OPINIÃO

O príncipe e o trigo

Por
· 2 min de leitura
Você prefere ouvir essa matéria?
A- A+

O príncipe e o trigo não é uma fábula; ainda que pareça. É história real. E história da triticultura brasileira. Há dois episódios na história do Brasil que, aparentemente sem qualquer relação direta, estão ligados pela cultura de trigo. São eles: a colonização açoriana no Rio Grande do Sul e a abertura dos portos às nações amigas, feita pelo então príncipe regente Dom João.

Os açorianos foram trazidos para o Rio Grande do Sul em 1937. Receberam terras, ferramentas, animais e sementes. O governo português encorajou a produção de trigo. E assim o RS, entre 1780 e 1817, tornou-se um “exportador” de trigo. O trigo gaúcho era enviado para o Rio de Janeiro, para Salvador e para Recife e algumas colônias espanholas. Ainda que esse suposto “trigo gaúcho exportação”, tenha, em boa parte, origem mais no contrabando de países do Prata do que na produção local.

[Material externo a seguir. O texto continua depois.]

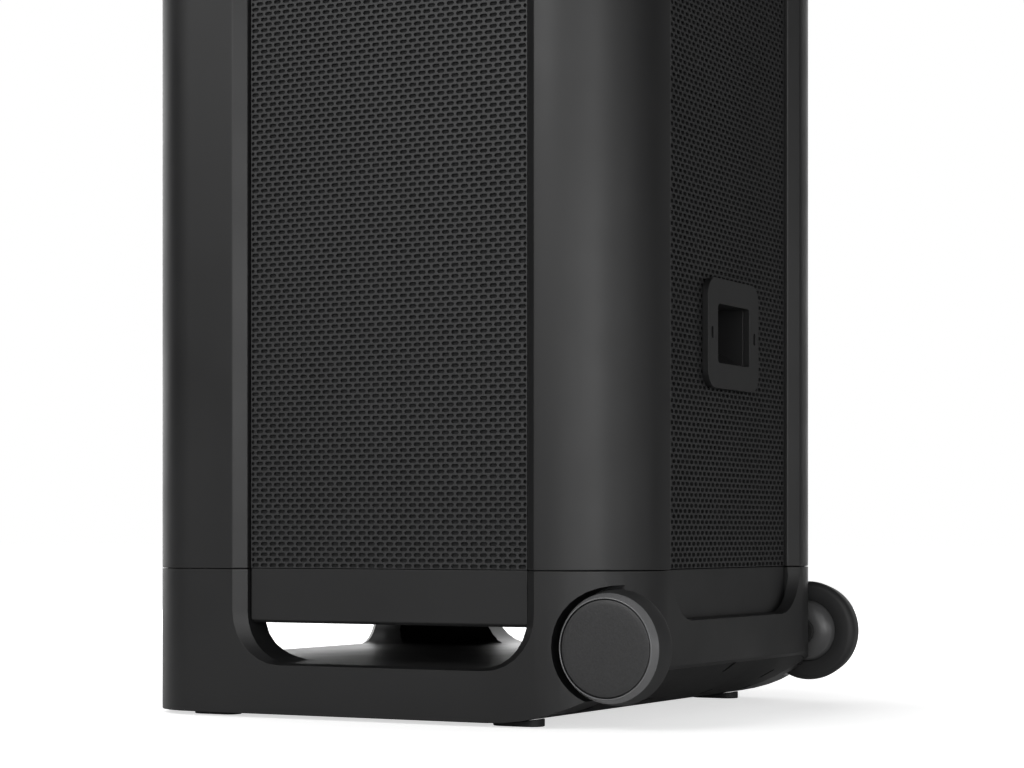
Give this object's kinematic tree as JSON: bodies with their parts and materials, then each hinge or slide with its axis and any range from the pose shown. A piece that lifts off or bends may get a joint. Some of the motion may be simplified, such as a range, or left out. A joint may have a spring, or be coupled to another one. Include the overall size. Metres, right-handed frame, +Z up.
{
  "type": "wheeled party speaker",
  "caption": "Tall matte black party speaker: perforated grilles between rounded corner pillars, open base and hand grips, rear wheels, mains inlet recess and top controls.",
  "frame": {"origin": "on the floor, at the centre of the whole outline with its wheels", "axes": "+Z up, front towards -Y, wheels towards +Y, right-hand side seen from the front of the row towards +X"},
  "size_m": [0.408, 0.4454, 1.1],
  "materials": {
    "shell": "fine-grained matte black moulding",
    "band": "matte black moulding, a little darker",
    "underside": "rough black moulding",
    "grille": "black powder coat on perforated steel",
    "cloth": "black woven acoustic cloth",
    "rubber": "black rubber",
    "cap": "finely grained black disc with a bright turned edge",
    "cabinet": "black moulded cabinet",
    "cone": "black pulp and plastic",
    "board": "green circuit board",
    "steel": "plated steel",
    "magnet": "ferrite",
    "aluminium": "die-cast aluminium",
    "panel": "gloss black control panel"
  },
  "bodies": {
    "cabinet": {"amplifier_board": "board", "axle": "steel", "base_frame": "shell", "bass_port": "cone", "cabinet_shell": "cabinet", "control_board": "board", "front_baffle": "cabinet", "front_cloth": "cloth", "front_grille": "grille", "heat_sink": "aluminium", "inlet_plate": "shell", "inlet_pocket": "band", "inlet_socket": "cone", "jack_panel": "shell", "left_axle_clip": "steel", "left_cloth": "cloth", "left_front_foot": "rubber", "left_front_pillar": "shell", "left_grille": "grille", "left_rear_foot": "rubber", "left_rear_pillar": "shell", "left_tweeter": "cone", "lower_band": "band", "lower_midrange_basket": "aluminium", "power_supply_board": "board", "rear_cloth": "cloth", "rear_grille": "grille", "right_axle_clip": "steel", "right_cloth": "cloth", "right_front_foot": "rubber", "right_front_pillar": "shell", "right_grille": "grille", "right_rear_foot": "rubber", "right_rear_pillar": "shell", "right_tweeter": "cone", "top_frame": "shell", "top_panel": "panel", "underside_cover": "underside", "upper_band": "band", "upper_midrange_basket": "aluminium", "woofer_basket": "aluminium", "woofer_magnet": "magnet", "woofer_surround": "rubber"},
    "right_wheel": {"right_tyre": "rubber", "right_hub": "shell", "right_wheel_cap": "cap", "right_wheel_bush": "rubber"},
    "left_wheel": {"left_tyre": "rubber", "left_hub": "shell", "left_wheel_cap": "cap", "left_wheel_bush": "rubber"},
    "volume_knob": {"volume_knob": "shell"},
    "power_button": {"power_button": "shell"},
    "play_button": {"play_button": "shell"},
    "light_button": {"light_button": "shell"},
    "jack_door": {"jack_door": "shell"},
    "woofer_cone": {"woofer_cone": "cone"},
    "lower_midrange_cone": {"lower_midrange_cone": "cone"},
    "upper_midrange_cone": {"upper_midrange_cone": "cone"}
  },
  "joints": [
    {"name": "right_wheel_spin", "type": "hinge", "parent": "cabinet", "child": "right_wheel", "pos_m": [0.19, 0.1817, 0.0583], "axis": [1, 0, 0], "continuous": true},
    {"name": "left_wheel_spin", "type": "hinge", "parent": "cabinet", "child": "left_wheel", "pos_m": [-0.19, 0.1817, 0.0583], "axis": [1, 0, 0], "continuous": true},
    {"name": "volume_turn", "type": "hinge", "parent": "cabinet", "child": "volume_knob", "pos_m": [0, -0.1273, 1.096], "axis": [0, 0, 1], "continuous": true},
    {"name": "power_press", "type": "slide", "parent": "cabinet", "child": "power_button", "axis": [0, 0, -1], "range_m": [0, 0.0012], "stiffness_N_per_m": 800, "springref_m": -0.0008},
    {"name": "play_press", "type": "slide", "parent": "cabinet", "child": "play_button", "axis": [0, 0, -1], "range_m": [0, 0.0012], "stiffness_N_per_m": 800, "springref_m": -0.0008},
    {"name": "light_press", "type": "slide", "parent": "cabinet", "child": "light_button", "axis": [0, 0, -1], "range_m": [0, 0.0012], "stiffness_N_per_m": 800, "springref_m": -0.0008},
    {"name": "jack_door_open", "type": "hinge", "parent": "cabinet", "child": "jack_door", "pos_m": [0, 0.1912, 0.8802], "axis": [-1, 0, 0], "range_deg": [0, 100]},
    {"name": "woofer_travel", "type": "slide", "parent": "cabinet", "child": "woofer_cone", "axis": [0, -1, 0], "range_m": [-0.008, 0.008], "stiffness_N_per_m": 2500},
    {"name": "lower_midrange_travel", "type": "slide", "parent": "cabinet", "child": "lower_midrange_cone", "axis": [0, -1, 0], "range_m": [-0.002, 0.002], "stiffness_N_per_m": 2500},
    {"name": "upper_midrange_travel", "type": "slide", "parent": "cabinet", "child": "upper_midrange_cone", "axis": [0, -1, 0], "range_m": [-0.002, 0.002], "stiffness_N_per_m": 2500}
  ]
}
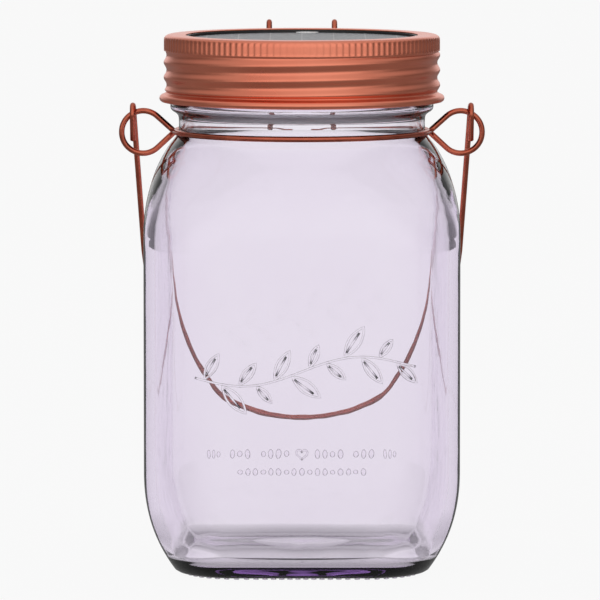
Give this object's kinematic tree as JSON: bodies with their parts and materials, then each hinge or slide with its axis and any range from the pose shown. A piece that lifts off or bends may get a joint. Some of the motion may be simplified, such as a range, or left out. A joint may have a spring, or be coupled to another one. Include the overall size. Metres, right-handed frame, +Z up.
{
  "type": "mason jar lantern",
  "caption": "Square glass mason jar lantern with a screw band holding a solar lamp unit, a hooked wire carrying handle and a magnet switch clip.",
  "frame": {"origin": "centre of the jar's base on the surface it stands on", "axes": "+Z up through the lid, -Y front, handle hangs towards +Y, +X to the right seen from the front"},
  "size_m": [0.1152, 0.1139, 0.1704],
  "materials": {
    "glass": "clear lilac-tinted pressed glass",
    "copper_band": "satin copper plating",
    "copper_wire": "drawn copper-plated wire",
    "magnet": "nickel-plated magnet",
    "magnet_cup": "satin copper plating",
    "gasket": "soft translucent white",
    "housing": "black moulded plastic",
    "panel_seal": "black foam ring",
    "panel_backing": "glass-fibre sheet",
    "solar_cell": "dark blue-black silicon",
    "panel_resin": "clear satin resin",
    "switch_mark": "pale smooth plastic",
    "circuit_board": "white solder mask",
    "led": "yellow phosphor in white frame",
    "steel": "zinc-plated steel",
    "battery": "green shrink sleeve",
    "battery_tray": "black moulded plastic",
    "contact": "nickel plate",
    "reed_glass": "pale green sealed glass",
    "chip": "black epoxy",
    "coil": "ferrite",
    "capacitor": "bare aluminium can",
    "lead_red": "red wire insulation",
    "lead_black": "black wire insulation",
    "light_cover": "frosted clear plastic"
  },
  "bodies": {
    "jar": {"glass_jar": "glass", "neck_wire": "copper_wire", "clip_bracket_left": "copper_wire", "clip_bracket_right": "copper_wire"},
    "handle": {"carry_handle": "copper_wire"},
    "clip": {"switch_clip": "copper_wire", "magnet_cup": "magnet_cup", "switch_magnet": "magnet"},
    "lamp_unit": {"lid_gasket": "gasket", "lamp_housing": "housing", "panel_seal": "panel_seal", "solar_backing": "panel_backing", "solar_cells": "solar_cell", "panel_cover": "panel_resin", "switch_mark": "switch_mark", "circuit_board": "circuit_board", "leds": "led", "board_screws": "steel", "battery_cells": "battery", "battery_tray": "battery_tray", "battery_contacts": "contact", "reed_switch": "reed_glass", "control_chip": "chip", "choke_coil": "coil", "capacitor": "capacitor", "panel_lead_positive": "lead_red", "panel_lead_negative": "lead_black", "light_cover": "light_cover"},
    "band": {"screw_band": "copper_band"}
  },
  "joints": [
    {"name": "lid_lift", "type": "slide", "parent": "jar", "child": "lamp_unit", "axis": [0, 0, 1], "range_m": [0, 0.03105]},
    {"name": "band_turn", "type": "hinge", "parent": "lamp_unit", "child": "band", "pos_m": [0, 0, 0.157], "axis": [0, 0, 1], "range_deg": [0, 2340]},
    {"name": "handle_swing", "type": "hinge", "parent": "jar", "child": "handle", "pos_m": [0, 0, 0.1429], "axis": [1, 0, 0], "range_deg": [0, 293]},
    {"name": "clip_swing", "type": "hinge", "parent": "jar", "child": "clip", "pos_m": [0, 0.0497, 0.16612], "axis": [1, 0, 0], "range_deg": [0, 270]}
  ],
  "couplings": [
    {"joint": "lid_lift", "follows": "band_turn", "m_per_rad": 0.00074803}
  ]
}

Em 1806, Napoleão Bonaparte dominava a Europa. França e Inglaterra eram os grandes inimigos. Portugal, mantendo estreitas relações comerciais com a Inglaterra, estava sob a ameaça de invasão pela França e pela Espanha. E foi assim que o príncipe regente de Portugal Dom João (Dom João VI foi coroado rei em 6 de fevereiro de 1818), pois da rainha, Dona Maria I, dizia-se, polidamente, que sofria das faculdades mentais, decidiu, sob aconselhamento, mudar-se com sua corte para o Brasil.

Para adaptar o País às novas condições políticas e econômicas, Dom João decretou, em 28 de janeiro de 1808, a famosa "abertura dos portos do Brasil às nações amigas". De certa forma, era a incorporação de conceitos de livre-mercado. Como o modo de produção brasileiro permaneceu antigo, a coroa portuguesa perpetuou a dependência da economia colonial.

A essa altura, há que se perguntar: e o trigo, onde entra nessa história? Pois bem, no RS produzia-se e exportava-se trigo. Saint-Hilaire, em seus relatos de viagem, destaca que viu, por toda parte, lavouras de trigo com excelente aspecto. Porém, após 1820 o trigo praticamente sumiu do estado (foi mantido, em pequena escala, nas zonas de colonização alemã). Somente, de fato, ressurgindo, na segunda metade do século XIX, com a chegada dos italianos na Serra Gaúcha.

Durante muito tempo apontou-se como causas do desaparecimento do trigo no RS do século XIX: (1) A falta de pagamento pela coroa (improvável como causa principal) e (2) As epidemias de ferrugem (certamente tiveram forte influência negativa na produção).

Em seu livro de 1897 – Cultura dos Campos -, Joaquim Francisco de Assis Brasil escreveu: "A tradição diz que foi a ferrugem que fez abandonar a cultura do trigo no Rio Grande." Essas duas razões não explicam satisfatoriamente o declínio do trigo gaúcho no passado. O americano Gregory G. Brown, em artigo publicado na revista The Americas (v. 48, n. 3, p. 315-336, 1991), destaca que apesar do problema da ferrugem em outros países, existindo mercado, foi encontrada uma solução. Assim, ele atribui à falta de mercado como principal causa de abandono do cultivo de trigo no RS, na primeira metade do século XIX. Pois, com a abertura dos portos brasileiros (1808) e os novos tratados comerciais (1810) entrou no mercado brasileiro uma grande quantidade de farinha de trigo vinda diretamente dos Estados Unidos. Preço, qualidade do produto e acordos comerciais envolvendo exportações brasileiras de café e de açúcar barraram o interesse e os investimentos necessários para dar competitividade ao trigo brasileiro. Diz-se que a farinha de trigo americana "inundou" o Brasil, após 1815.

Na história recente do País, uma nova abertura comercial abalou a triticultura nacional. Foi em 1990, com a saída da atuação do Estado no complexo agroindustrial do trigo – Lei 8.096 de 21 de novembro de 1990 -. E assim, o Brasil no início dos anos 1990, apesar de possuir terras, clima adequado, tecnologia própria e produtores experientes para ser autossuficiente, ou até mesmo exportador desse cereal (ainda que exporte uma parcela do pouco que produz), tornou-se um dos principais países importadores de trigo.